> _Dataset excerpt_
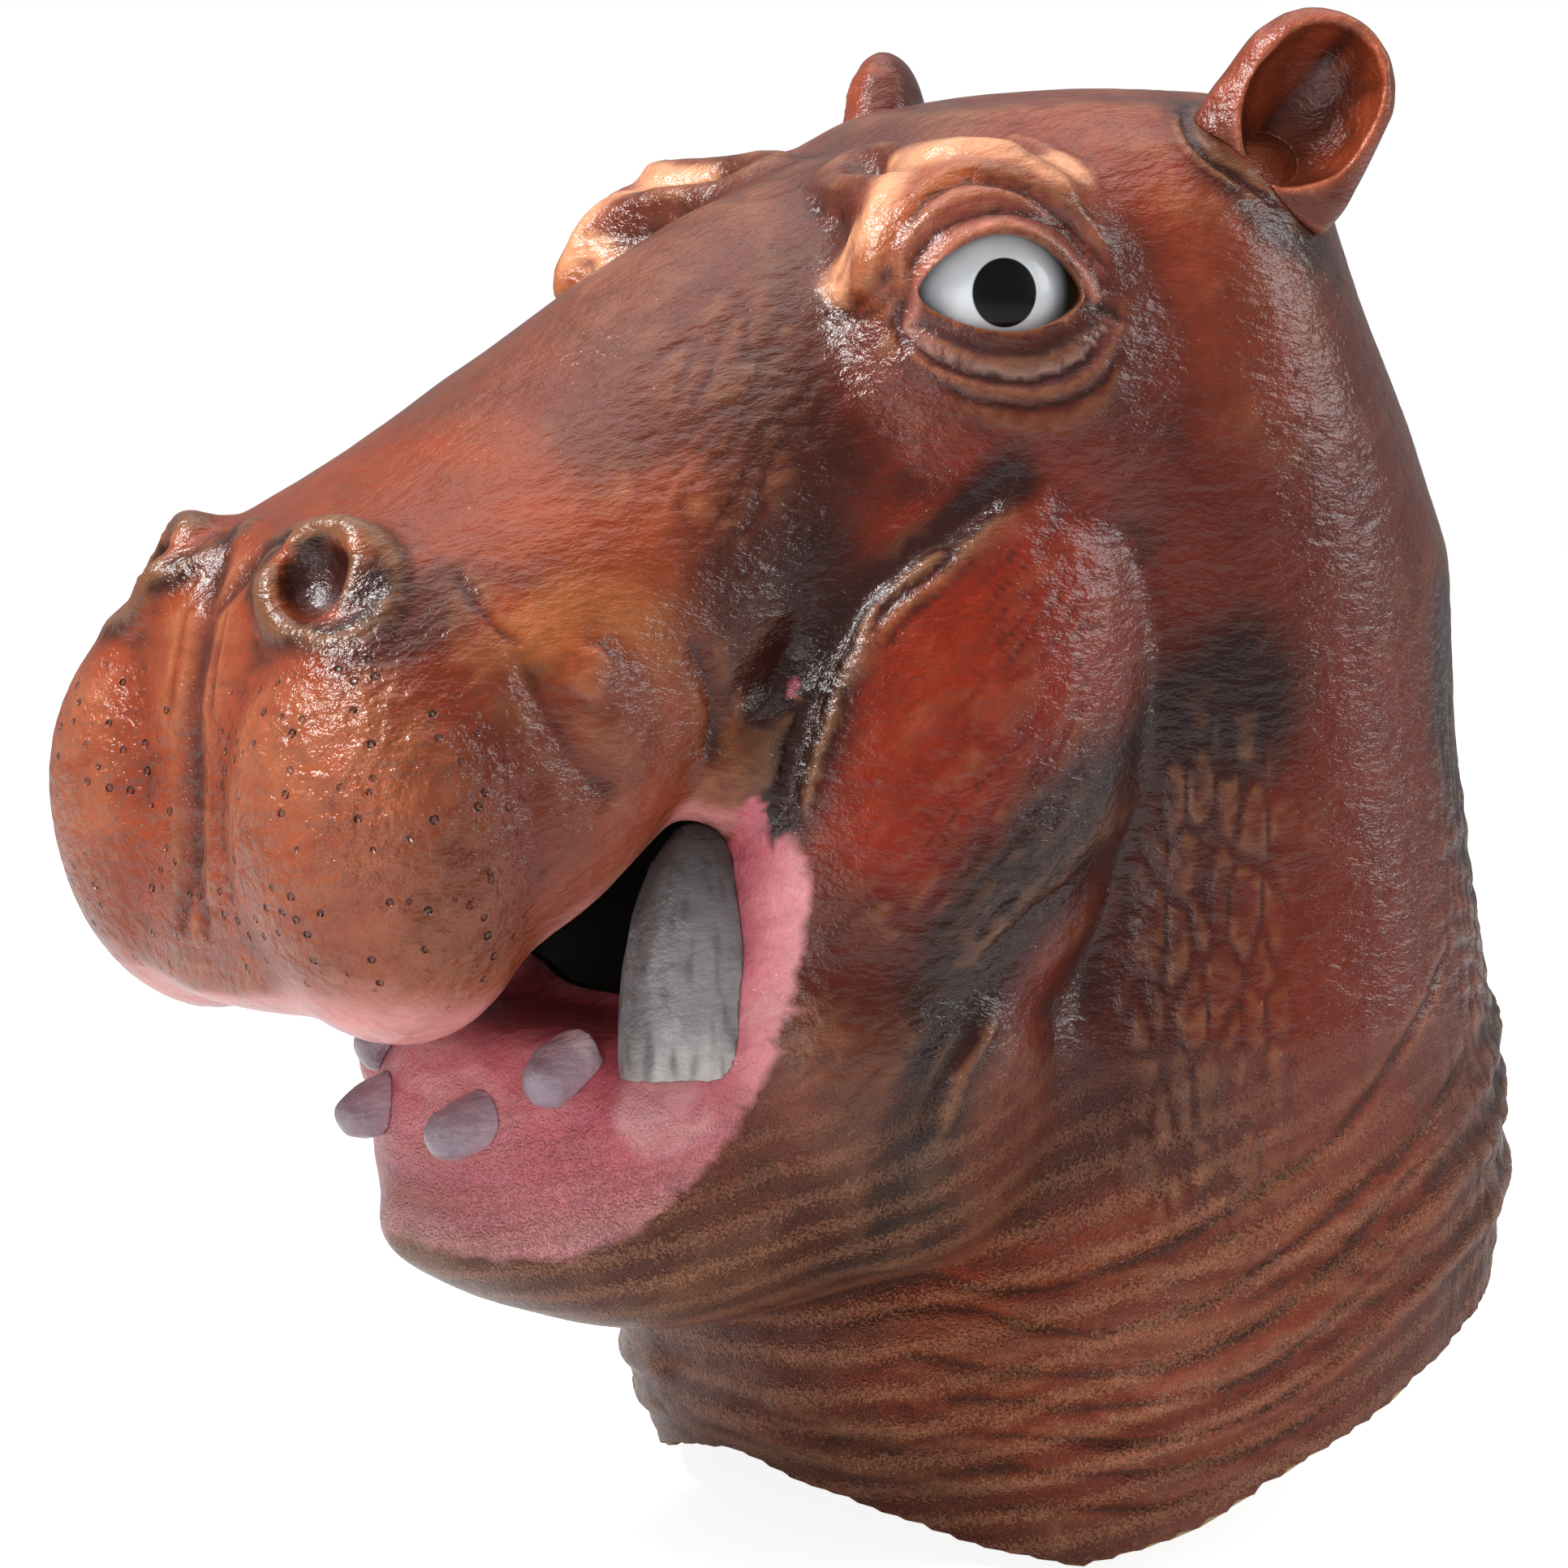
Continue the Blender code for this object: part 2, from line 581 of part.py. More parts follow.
def build_eye(name, side):
    """Thin dome with its edge behind the eyelids."""
    frame = eye_frame(side)
    mesh = bmesh.new()
    shells = []
    for radius in (EYE_RADIUS, EYE_RADIUS - EYE_WALL):
        shells.append([])
        for step in range(1, EYE_RINGS + 1):
            angle = radians(EYE_SPREAD) * step / EYE_RINGS
            shells[-1].append([
                mesh.verts.new(frame @ Vector((
                    radius * sin(angle) * cos(turn),
                    -radius * cos(angle),
                    radius * sin(angle) * sin(turn))))
                for turn in (2 * pi * index / 16 for index in range(16))])
        fan(mesh, shells[-1][0], frame @ Vector((0, -radius, 0)))
    join_loops(mesh, shells[0] + shells[1][::-1])
    return mesh_object(name, mesh)


def build_ear(name, side, clearance):
    """Cupped ear whose foot follows the skin."""
    frame = ear_frame(side)
    shell = bmesh.new()
    loft(shell, [
        [frame @ Vector((x, y, along * EAR_LENGTH))
         for x, y in superellipse(
             wide * EAR_WIDTH, -deep * EAR_DEPTH / 2, 0, deep * EAR_DEPTH / 2, 2, 2)[::2]]
        for along, wide, deep in EAR_PROFILE])
    ear = mesh_object(name, shell)
    hollow = bmesh.new()
    radii = (
        EAR_WIDTH / 2 - EAR_WALL,
        EAR_DEPTH - EAR_WALL,
        EAR_CUP_REACH * EAR_LENGTH,
    )
    place = frame @ Matrix.Translation((0, -EAR_DEPTH / 2, EAR_CUP_HEIGHT * EAR_LENGTH))
    bmesh.ops.create_icosphere(
        hollow, subdivisions=3, radius=1, matrix=place @ Matrix.Diagonal((*radii, 1)))
    cut(ear, mesh_object(name + "_cup_cutter", hollow, hidden=True))
    cut(ear, clearance)
    return ear


def build_tusk(name, side, clearance):
    """Blunt hollow lower canine that stands on the gum."""
    foot = jaw_point(side, TUSK_FOOT)
    tip = jaw_point(side, TUSK_TIP)
    rings = {}
    for kind, wall in (("outer", 0), ("inner", TUSK_WALL)):
        rings[kind] = []
        for along, size in TUSK_PROFILE:
            centre = foot + (tip - foot) * along * (1 if kind == "outer" else 0.94)
            if kind == "inner" and along < 0:
                centre = foot + (tip - foot) * 2 * along
            rings[kind].append([
                centre + Vector((
                    cos(a) * max(size * TUSK_DEPTH / 2 - wall, 0.002),
                    sin(a) * max(size * TUSK_WIDTH / 2 - wall, 0.002),
                    0))
                for a in (2 * pi * turn / 14 for turn in range(14))])
    shell = bmesh.new()
    loft(shell, rings["outer"])
    tusk = mesh_object(name, shell)
    hollow = bmesh.new()
    loft(hollow, rings["inner"])
    cut(tusk, mesh_object(name + "_hollow_cutter", hollow, hidden=True))
    cut(tusk, clearance)
    return tusk


def build_peg(name, side, base, tip, clearance):
    """Blunt incisor peg rooted in the gum."""
    start = jaw_point(side, base)
    end = jaw_point(side, tip)
    turn = (end - start).to_track_quat("Z", "X")
    length = (end - start).length
    mesh = bmesh.new()
    loft(mesh, [
        [start + turn @ Vector((
            size * PEG_RADIUS * cos(a), size * PEG_RADIUS * sin(a), along * length))
         for a in (2 * pi * step / 12 for step in range(12))]
        for along, size in PEG_PROFILE])
    peg = mesh_object(name, mesh)
    cut(peg, clearance)
    return peg


def paint(target, name, colour, roughness):
    """Gives the object its own Principled material."""
    material = bpy.data.materials.new(name)
    material.use_nodes = True
    shader = material.node_tree.nodes["Principled BSDF"]
    shader.inputs["Base Color"].default_value = (*colour, 1)
    shader.inputs["Roughness"].default_value = roughness
    material.diffuse_color = (*colour, 1)
    target.data.materials.clear()
    target.data.materials.append(material)
    target.data.polygons.foreach_set("use_smooth", [True] * len(target.data.polygons))


def main():
    for thing in list(bpy.data.objects):
        bpy.data.objects.remove(thing)
    form = build_form()
    skin, clearance = build_skin(form)
    paint(skin, "skin_latex", (0.30, 0.09, 0.04), 0.35)
    for label, side in SIDES.items():
        paint(build_eye("eye_" + label, side), "eye_gloss_" + label, (0.85, 0.87, 0.88), 0.08)
        ear = build_ear("ear_" + label, side, clearance)
        paint(ear, "ear_latex_" + label, (0.28, 0.08, 0.04), 0.35)
        tusk = build_tusk("tusk_" + label, side, clearance)
        paint(tusk, "tusk_latex_" + label, (0.35, 0.35, 0.36), 0.3)
        for row, base, tip in PEGS:
            peg = build_peg("incisor_" + row + "_" + label, side, base, tip, clearance)
            paint(peg, "incisor_latex_" + row + "_" + label, (0.28, 0.24, 0.26), 0.3)


main()
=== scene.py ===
# Latex hippo mask: sculpts and paints the cast skin, ears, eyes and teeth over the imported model.
from math import cos, pi, radians, sin

import bmesh
import bpy
import numpy as np
from mathutils import Euler, Matrix, Vector, noise
from mathutils.bvhtree import BVHTree
from mathutils.kdtree import KDTree


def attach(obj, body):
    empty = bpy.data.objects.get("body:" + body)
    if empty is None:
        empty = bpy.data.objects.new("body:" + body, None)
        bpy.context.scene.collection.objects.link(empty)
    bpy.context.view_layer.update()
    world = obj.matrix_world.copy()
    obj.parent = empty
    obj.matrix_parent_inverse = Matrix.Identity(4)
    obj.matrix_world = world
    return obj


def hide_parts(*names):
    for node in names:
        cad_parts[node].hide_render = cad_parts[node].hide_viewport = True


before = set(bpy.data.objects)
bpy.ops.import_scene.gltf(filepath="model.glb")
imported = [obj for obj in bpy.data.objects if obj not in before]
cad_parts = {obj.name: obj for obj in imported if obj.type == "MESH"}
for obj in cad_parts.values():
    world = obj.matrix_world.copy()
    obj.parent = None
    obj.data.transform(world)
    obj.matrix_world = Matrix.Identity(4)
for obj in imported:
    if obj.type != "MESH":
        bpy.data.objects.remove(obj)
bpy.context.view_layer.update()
print("packed model loaded")

# the camera stands where the photograph was taken from
view = {"target": (0, -0.090, -0.177), "azimuth": 52, "elevation": 5, "distance": 1.1, "lens": 97.6,
    "framePixels": 1932}

turn = Matrix.Rotation(radians(view["azimuth"]), 4, "Z") @ Matrix.Rotation(radians(90 - view["elevation"]), 4,
    "X")
cameraPlace = Matrix.Translation(view["target"]) @ turn @ Matrix.Translation((0, 0, view["distance"]))
camera = bpy.data.objects.new("photoCamera", bpy.data.cameras.new("photoCamera"))
camera.data.lens = view["lens"]
camera.matrix_world = cameraPlace
bpy.context.scene.collection.objects.link(camera)
bpy.context.scene.camera = camera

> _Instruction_
Restate the whole listing exactly, leaving out nothing.

> _Task solution_
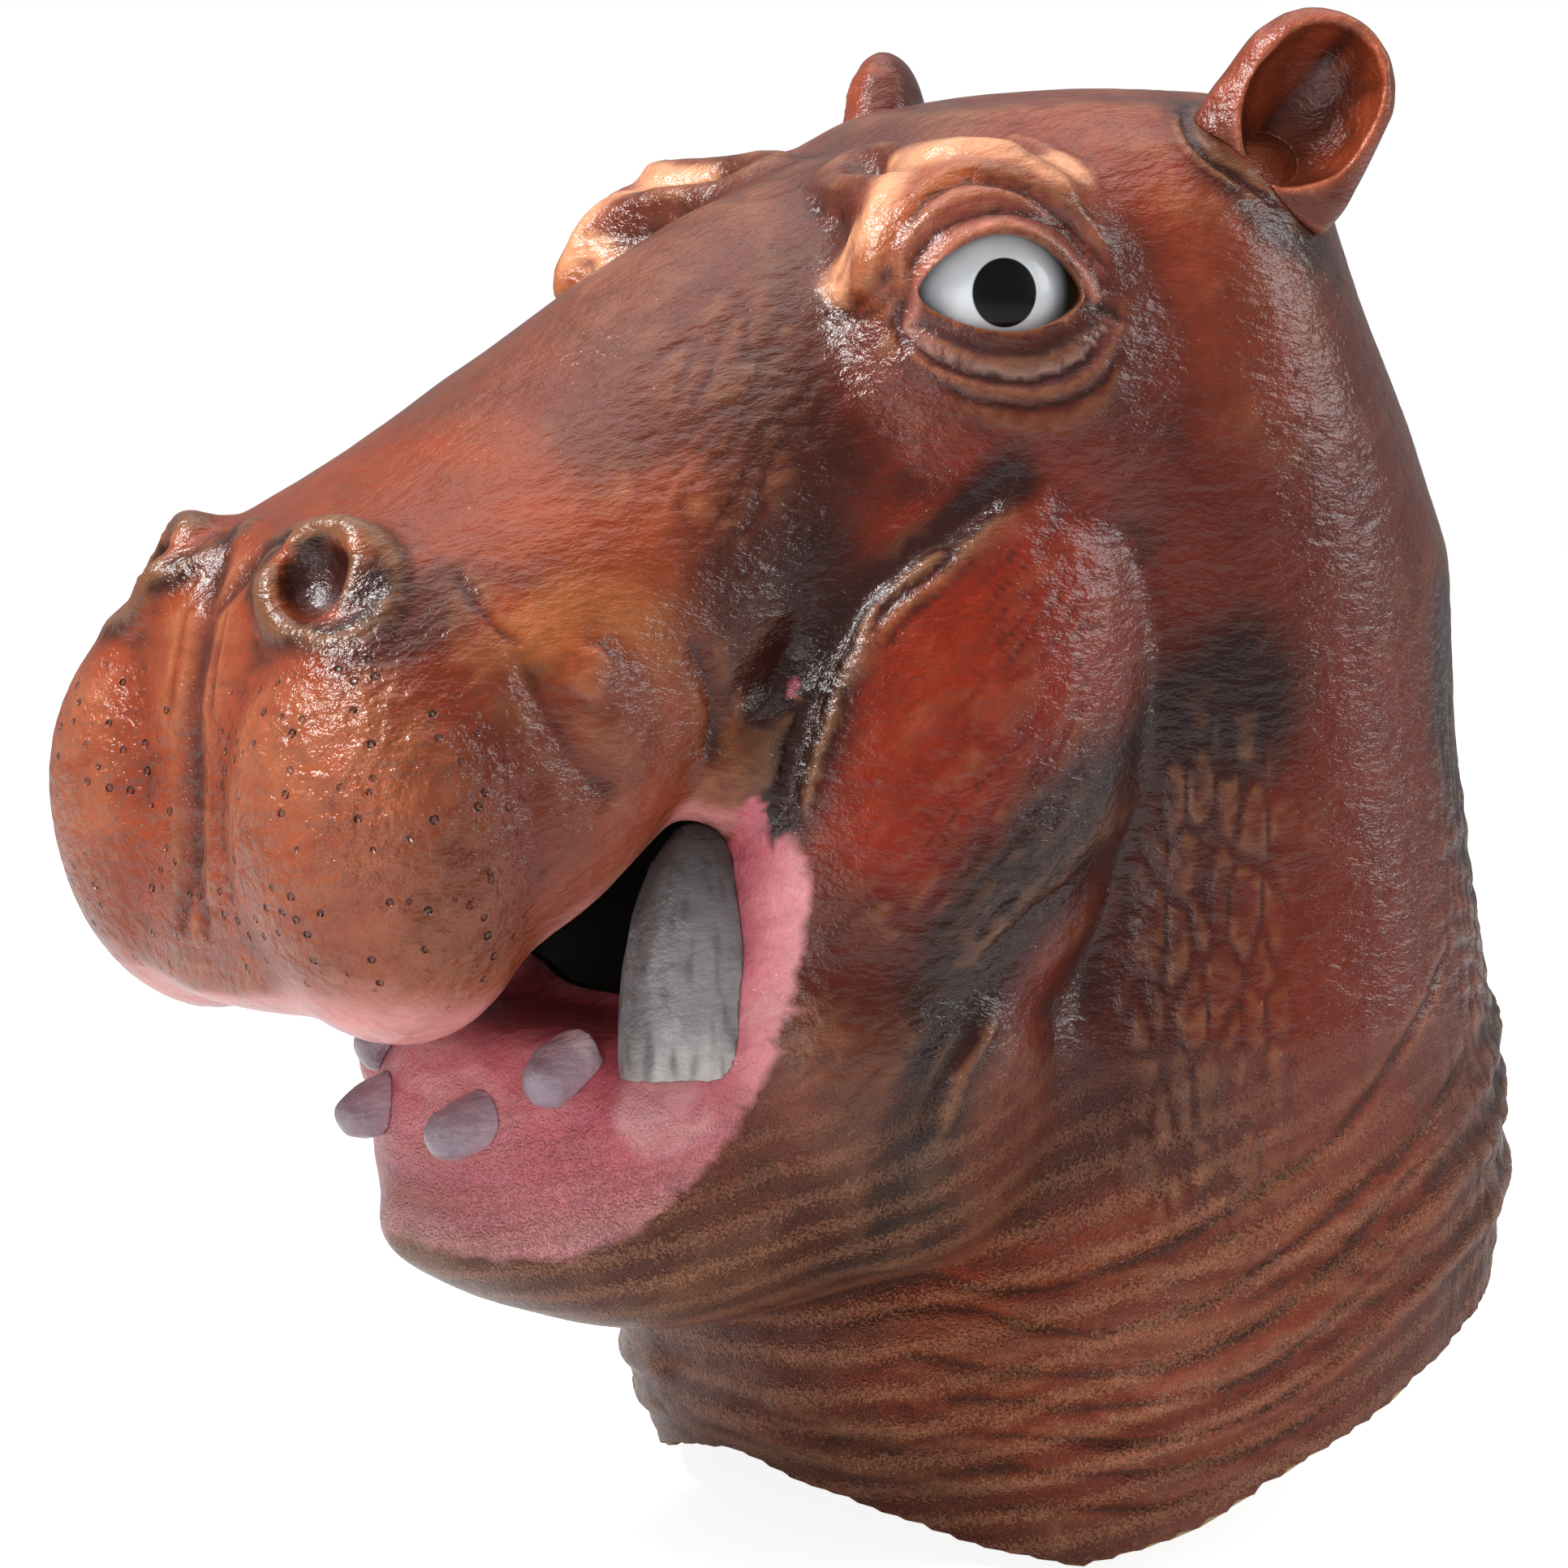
Continue the Blender code for this object: part 2, from line 581 of part.py. More parts follow.
def build_eye(name, side):
    """Thin dome with its edge behind the eyelids."""
    frame = eye_frame(side)
    mesh = bmesh.new()
    shells = []
    for radius in (EYE_RADIUS, EYE_RADIUS - EYE_WALL):
        shells.append([])
        for step in range(1, EYE_RINGS + 1):
            angle = radians(EYE_SPREAD) * step / EYE_RINGS
            shells[-1].append([
                mesh.verts.new(frame @ Vector((
                    radius * sin(angle) * cos(turn),
                    -radius * cos(angle),
                    radius * sin(angle) * sin(turn))))
                for turn in (2 * pi * index / 16 for index in range(16))])
        fan(mesh, shells[-1][0], frame @ Vector((0, -radius, 0)))
    join_loops(mesh, shells[0] + shells[1][::-1])
    return mesh_object(name, mesh)


def build_ear(name, side, clearance):
    """Cupped ear whose foot follows the skin."""
    frame = ear_frame(side)
    shell = bmesh.new()
    loft(shell, [
        [frame @ Vector((x, y, along * EAR_LENGTH))
         for x, y in superellipse(
             wide * EAR_WIDTH, -deep * EAR_DEPTH / 2, 0, deep * EAR_DEPTH / 2, 2, 2)[::2]]
        for along, wide, deep in EAR_PROFILE])
    ear = mesh_object(name, shell)
    hollow = bmesh.new()
    radii = (
        EAR_WIDTH / 2 - EAR_WALL,
        EAR_DEPTH - EAR_WALL,
        EAR_CUP_REACH * EAR_LENGTH,
    )
    place = frame @ Matrix.Translation((0, -EAR_DEPTH / 2, EAR_CUP_HEIGHT * EAR_LENGTH))
    bmesh.ops.create_icosphere(
        hollow, subdivisions=3, radius=1, matrix=place @ Matrix.Diagonal((*radii, 1)))
    cut(ear, mesh_object(name + "_cup_cutter", hollow, hidden=True))
    cut(ear, clearance)
    return ear


def build_tusk(name, side, clearance):
    """Blunt hollow lower canine that stands on the gum."""
    foot = jaw_point(side, TUSK_FOOT)
    tip = jaw_point(side, TUSK_TIP)
    rings = {}
    for kind, wall in (("outer", 0), ("inner", TUSK_WALL)):
        rings[kind] = []
        for along, size in TUSK_PROFILE:
            centre = foot + (tip - foot) * along * (1 if kind == "outer" else 0.94)
            if kind == "inner" and along < 0:
                centre = foot + (tip - foot) * 2 * along
            rings[kind].append([
                centre + Vector((
                    cos(a) * max(size * TUSK_DEPTH / 2 - wall, 0.002),
                    sin(a) * max(size * TUSK_WIDTH / 2 - wall, 0.002),
                    0))
                for a in (2 * pi * turn / 14 for turn in range(14))])
    shell = bmesh.new()
    loft(shell, rings["outer"])
    tusk = mesh_object(name, shell)
    hollow = bmesh.new()
    loft(hollow, rings["inner"])
    cut(tusk, mesh_object(name + "_hollow_cutter", hollow, hidden=True))
    cut(tusk, clearance)
    return tusk


def build_peg(name, side, base, tip, clearance):
    """Blunt incisor peg rooted in the gum."""
    start = jaw_point(side, base)
    end = jaw_point(side, tip)
    turn = (end - start).to_track_quat("Z", "X")
    length = (end - start).length
    mesh = bmesh.new()
    loft(mesh, [
        [start + turn @ Vector((
            size * PEG_RADIUS * cos(a), size * PEG_RADIUS * sin(a), along * length))
         for a in (2 * pi * step / 12 for step in range(12))]
        for along, size in PEG_PROFILE])
    peg = mesh_object(name, mesh)
    cut(peg, clearance)
    return peg


def paint(target, name, colour, roughness):
    """Gives the object its own Principled material."""
    material = bpy.data.materials.new(name)
    material.use_nodes = True
    shader = material.node_tree.nodes["Principled BSDF"]
    shader.inputs["Base Color"].default_value = (*colour, 1)
    shader.inputs["Roughness"].default_value = roughness
    material.diffuse_color = (*colour, 1)
    target.data.materials.clear()
    target.data.materials.append(material)
    target.data.polygons.foreach_set("use_smooth", [True] * len(target.data.polygons))


def main():
    for thing in list(bpy.data.objects):
        bpy.data.objects.remove(thing)
    form = build_form()
    skin, clearance = build_skin(form)
    paint(skin, "skin_latex", (0.30, 0.09, 0.04), 0.35)
    for label, side in SIDES.items():
        paint(build_eye("eye_" + label, side), "eye_gloss_" + label, (0.85, 0.87, 0.88), 0.08)
        ear = build_ear("ear_" + label, side, clearance)
        paint(ear, "ear_latex_" + label, (0.28, 0.08, 0.04), 0.35)
        tusk = build_tusk("tusk_" + label, side, clearance)
        paint(tusk, "tusk_latex_" + label, (0.35, 0.35, 0.36), 0.3)
        for row, base, tip in PEGS:
            peg = build_peg("incisor_" + row + "_" + label, side, base, tip, clearance)
            paint(peg, "incisor_latex_" + row + "_" + label, (0.28, 0.24, 0.26), 0.3)


main()
=== scene.py ===
# Latex hippo mask: sculpts and paints the cast skin, ears, eyes and teeth over the imported model.
from math import cos, pi, radians, sin

import bmesh
import bpy
import numpy as np
from mathutils import Euler, Matrix, Vector, noise
from mathutils.bvhtree import BVHTree
from mathutils.kdtree import KDTree


def attach(obj, body):
    empty = bpy.data.objects.get("body:" + body)
    if empty is None:
        empty = bpy.data.objects.new("body:" + body, None)
        bpy.context.scene.collection.objects.link(empty)
    bpy.context.view_layer.update()
    world = obj.matrix_world.copy()
    obj.parent = empty
    obj.matrix_parent_inverse = Matrix.Identity(4)
    obj.matrix_world = world
    return obj


def hide_parts(*names):
    for node in names:
        cad_parts[node].hide_render = cad_parts[node].hide_viewport = True


before = set(bpy.data.objects)
bpy.ops.import_scene.gltf(filepath="model.glb")
imported = [obj for obj in bpy.data.objects if obj not in before]
cad_parts = {obj.name: obj for obj in imported if obj.type == "MESH"}
for obj in cad_parts.values():
    world = obj.matrix_world.copy()
    obj.parent = None
    obj.data.transform(world)
    obj.matrix_world = Matrix.Identity(4)
for obj in imported:
    if obj.type != "MESH":
        bpy.data.objects.remove(obj)
bpy.context.view_layer.update()
print("packed model loaded")

# the camera stands where the photograph was taken from
view = {"target": (0, -0.090, -0.177), "azimuth": 52, "elevation": 5, "distance": 1.1, "lens": 97.6,
    "framePixels": 1932}

turn = Matrix.Rotation(radians(view["azimuth"]), 4, "Z") @ Matrix.Rotation(radians(90 - view["elevation"]), 4,
    "X")
cameraPlace = Matrix.Translation(view["target"]) @ turn @ Matrix.Translation((0, 0, view["distance"]))
camera = bpy.data.objects.new("photoCamera", bpy.data.cameras.new("photoCamera"))
camera.data.lens = view["lens"]
camera.matrix_world = cameraPlace
bpy.context.scene.collection.objects.link(camera)
bpy.context.scene.camera = camera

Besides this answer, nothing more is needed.